Peter came towards Jesus without thinking ahead. He thought the goal was to get to Jesus, but Jesus wanted him to go further. Taking a step towards Jesus is a good start, but Jesus wants us to follow Him through the storms after we come to Him. He has made the path already. We need only follow His lead.
Jesus refers to Peter as “you of little faith,” but three chapters later encourages the disciples that they need only a little faith to do impossible things. “Truly I tell you, if you have faith as small as a mustard seed, you can say to this mountain, ‘Move from here to there,’ and it will move. Nothing will be impossible for you.” (Matthew 17:20) Mature faith allows us to follow Jesus through the storms even with his back to us and His voice silent. He will make a path for you on the waves to follow Him.
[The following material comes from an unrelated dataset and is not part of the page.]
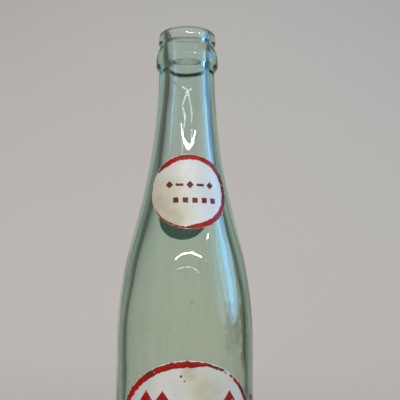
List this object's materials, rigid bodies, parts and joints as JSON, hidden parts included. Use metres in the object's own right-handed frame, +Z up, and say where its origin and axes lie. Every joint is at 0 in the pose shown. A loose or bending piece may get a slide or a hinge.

Let me encourage you. Whether you are taking your first step towards Jesus or you are straining at the oars and feel like you are going nowhere, if you trust in Jesus, you will make it safely to your destiny. Let go of your phobias, take courage from Jesus, and do the impossible. And if none of your goals in life seem impossible without God’s help, maybe they are too easy. Maybe you haven’t really even left the boat yet.